Málaga se siente viva y por sus venas corre sangre fenicia, romana, árabe y castellana. No le asusta el paso del tiempo ni trata de ocultar esas arruguitas que luce con orgullo a ambos lados de la boca, de tanto sonreír. Es una gran cocinera y, si la tarde comienza y el estómago nos lleva en volandas hasta cualquiera de sus restaurantes, chiringuitos o tascas, ella nos sorprenderá con una gastronomía fresca, deliciosa, pesquera, rica en matices y (aún así) tradicional... que regará sin complejos con vino helado y dulce de sus propios viñedos.
La sobremesa la pasa al sol, saboreando con calma el sonido de una guitarra española que se desparrama por las esquinas de la Plaza del Obispo. Aprendió hace tiempo a disfrutar de cada momento, a no tener prisa, a ser feliz, y se siente dichosa mientras contempla la Catedral sentada en el borde de la fuente de piedra. Pero cuando las campanas dan las seis, la brisa se vuelve más fresca e invita a continuar su periplo calle abajo, hacia el puerto. Así es como el Palmeral pinta sus ojos de azul y vuelve salado su aliento, y ella no puede contenerse y regala exclamaciones de emoción a los que pasean a su lado por el Muelle1 y tienen el privilegio de contemplar la majestuosidad del paisaje.

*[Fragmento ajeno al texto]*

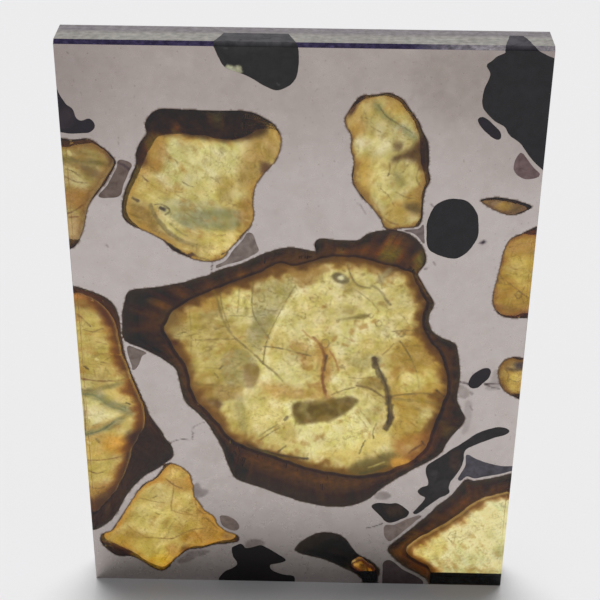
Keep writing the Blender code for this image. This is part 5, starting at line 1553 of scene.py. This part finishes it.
DARK_TONES = {
    "dark_olivine_top": (36, 35, 36),
    "dark_olivine_top_right": (32, 30, 34),
    "dark_olivine_small_oval": (34, 26, 38),
    "dark_olivine_round": (30, 28, 32),
    "dark_olivine_right_oval": (34, 28, 36),
    "dark_olivine_left": (36, 28, 40),
    "dark_olivine_bottom": (26, 21, 22),
    "dark_olivine_lower": (34, 28, 26),
    "dark_olivine_vein": (40, 36, 36),
}
DARK_PATCHES = {
    "dark_olivine_top": [
        ((62, 60, 60), 0.4, 0.6, [(-8, 69.6), (-4, 69.8), (-4.6, 69.2), (-7.6, 69.1)]),
        ((88, 86, 88), 0.1, 0.9, [(-12, 69.9), (4, 69.9), (4, 71), (-12, 71)]),
    ],
    "dark_olivine_top_right": [((82, 78, 84), 0.1, 0.9, [(12, 69.9), (27, 69.9), (27, 71), (12, 71)])],
    "dark_olivine_left": [((64, 52, 58), 0.3, 0.8, [(-25, 62.4), (-23.8, 62.8), (-23.6, 61), (-25, 60.6)])],
    "dark_olivine_vein": [
        ((82, 58, 46), 0.3, 0.8, [(17.6, 20.2), (18.8, 20.4), (18.6, 17.6), (17.8, 18)]),
        ((70, 66, 66), 0.2, 0.7, [(15.4, 17.2), (16.4, 17.4), (16.2, 16), (15.6, 16)]),
        ((60, 56, 56), 0.25, 0.6, [(15.4, 16), (18, 16.4), (17.4, 14.6), (15.8, 14.6)]),
    ],
    "dark_olivine_lower": [((84, 58, 40), 0.4, 0.8, [(10.4, 12), (12.2, 12.2), (12.4, 11), (11, 10.8)])],
}
DARK_STREAKS = {
    "dark_olivine_top": [
        # Painted highlight: a bright yellow glint on the top grain.
        ((255, 252, 200), 1.1, 1.0, [(-7.5, 67.1), (-7.1, 67.05), (-6.7, 67)]),
        ((104, 104, 104), 0.25, 0.8, [(-7.9, 69.5), (-7.7, 69.4)]),
        ((96, 94, 92), 0.22, 0.8, [(-2.6, 65.7), (-2.5, 65.6)]),
    ],
    "dark_olivine_vein": [((90, 84, 84), 0.16, 0.7, [(18.9, 18.6), (18.6, 17.4), (18.2, 16.6)])],
}
for name in grain_names:
    if name.startswith("dark_"):
        patches = DARK_PATCHES.get(name, [])
        streaks = DARK_STREAKS.get(name, [])
        opaque_grain(name, DARK_TONES[name], 0.10, patches, streaks, dark_skin)

# Troilite
# Grey iron sulphide that filled odd corners between olivine and metal as the last melt set. It takes the
# same polish as the metal, but is duller and browner.

troilite_skin, tree, shader = new_material("troilite", 0.8)
dust = ranged(tree, object_noise(tree, 1300.0, 6.0, 0.6), 0.4, 0.7, 0.0, 0.8)
tree.links.new(times(tree, paint_of(tree), dust, (0.62, 0.58, 0.56)), shader.inputs["Base Color"])
rough_and_bumpy(tree, 1300.0, 0.34, 0.5, 0.00003)

TROILITE_TONES = {
    "troilite_upper_left": (112, 98, 92),
    "troilite_middle_left": (128, 116, 110),
    "troilite_middle_right": (120, 108, 106),
    "troilite_right": (112, 94, 94),
    "troilite_left": (122, 110, 104),
    "troilite_lower_right": (84, 82, 88),
    "troilite_lower": (138, 124, 118),
    "troilite_bottom_left": (128, 114, 108),
    "troilite_bottom": (92, 80, 80),
}
TROILITE_STREAKS = {
    "troilite_left": [((58, 50, 50), 0.14, 0.85, [(-19.4, 34.3), (-18.3, 34), (-17.6, 33.4)])],
    "troilite_upper_left": [((72, 60, 66), 0.35, 0.8, [(-20.6, 57), (-19, 56.6), (-18, 55.8)])],
    "troilite_lower_right": [((50, 50, 58), 0.2, 0.8, [(19.8, 16.8), (21, 16.4), (22.6, 16.6),
        (24.6, 17.2)])],
}
for name in grain_names:
    if name.startswith("troilite"):
        streaks = TROILITE_STREAKS.get(name, [])
        opaque_grain(name, TROILITE_TONES[name], 0.05, [], streaks, troilite_skin)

Al caer la noche la luz no desaparece. La bahía de su sonrisa se vuelve entonces plateada, el olor a dama de noche y biznaga se extiende por las calles y el embrujo andaluz te baña los pulmones y el alma. Y entonces, cuando menos te lo esperas, ella aparece con los labios pintados de rojo fuego, se acurruca contigo en un banco de la Misericordia y te canta una soleá al oído bajo las estrellas.
Ya no hay vuelta atrás; Málaga te ha hechizado.